Boundary Value Problem + Green's Function

[benronan]

Boundary Value Problem + Green's Function
Consider the BVP

y''+4y=e^x
y(0)=0
y'(1)=0

Find the Green's function for this problem.



I am completely lost can someone help me out?

 

[yungman]

I am no expert, this looks like just an ODE problem where you only have one independent variable x:

1) Solve the associate homogeneous problem $y''+4y=0$ which is a second degree DE with constant coef.

2) Then use variation of parameter to get the particular solution.

3) $$y=y_c + y_p$$

4) Then use boundary condition to find the constant.

Just my 2 cents

 

[benronan]

yea but for a boundary condition should you have y(0) = c1 & y(t) = c2 , instead of y'(t) = c2

 

[yungman]

yea but for a boundary condition should you have y(0) = c1 & y(t) = c2 , instead of y'(t) = c2

I have not work through the problem, I am studying Green's function and that's the reason I look at this post.

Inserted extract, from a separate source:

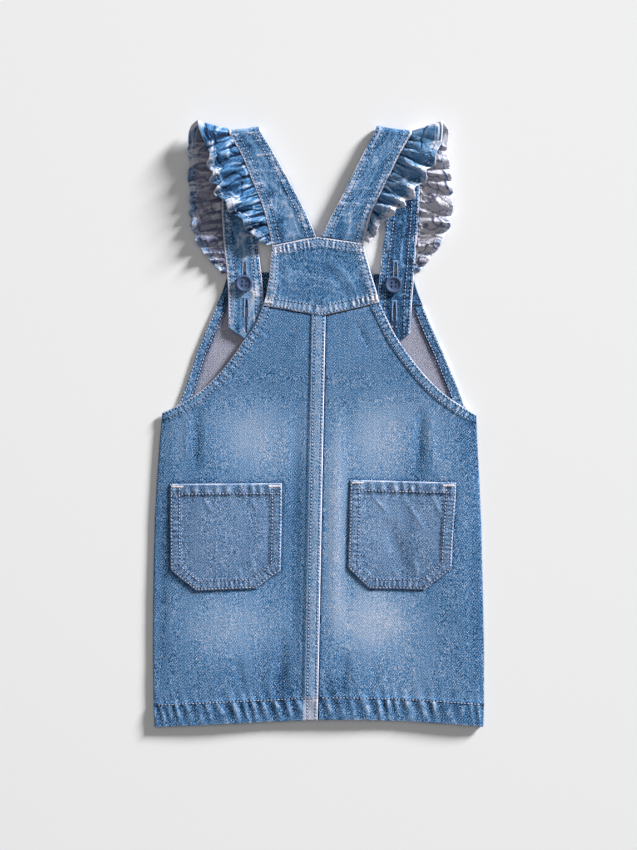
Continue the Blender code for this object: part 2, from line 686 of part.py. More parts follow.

I don't see from [itex]y''+4y=e^x[/tex] that it is even multi variables. Only independent variable is x. From my understanding, Green's function only deal with multi-variables. This is a simple 2nd degree non-homogeneous ODE with constant coef. with boundary condition.

 

[jackmell]

Hi. I'm not very familiar with Green's functions, but let me suggest a direction I think you need to go:

Consider the linear differential equation (of one variable):

$$Ly=f$$

where the L is the differential operator like in your case, it's $L=\frac{d^2}{dx^2}+4$. Then we can show the solution can be written in terms of a Green's function as:

$$y(x)=\int G(x,u)f(u)du$$

where:

$$G(x,u)=\sum_{n=1}^{\infty} \frac{\phi_n(x)\phi_n^{*}(u)}{\lambda_n}$$

where $\phi_n$ is a orthonormal set of eigenfunctions for the operator L, that is, normalized solutions to the equation:

$$y''+4y=\lambda_n y$$

subject to the given boundary conditions. So, just need to find those huh? Also, keep in mind the conjugate ($\phi^{*}$) of a real-valued function is just the function.

See: "Mathematics of Classical and Quantum Physics" by F. Byron and R. Fuller. Whole chapter on Green's functions.

 

[Coto]

I suggest taking a look at "Mathematical Physics" by Hassani or alternatively "Mathematical Methods for Physicists" by Arfken. Both have well developed sections on the use of Green's functions in solving ODEs.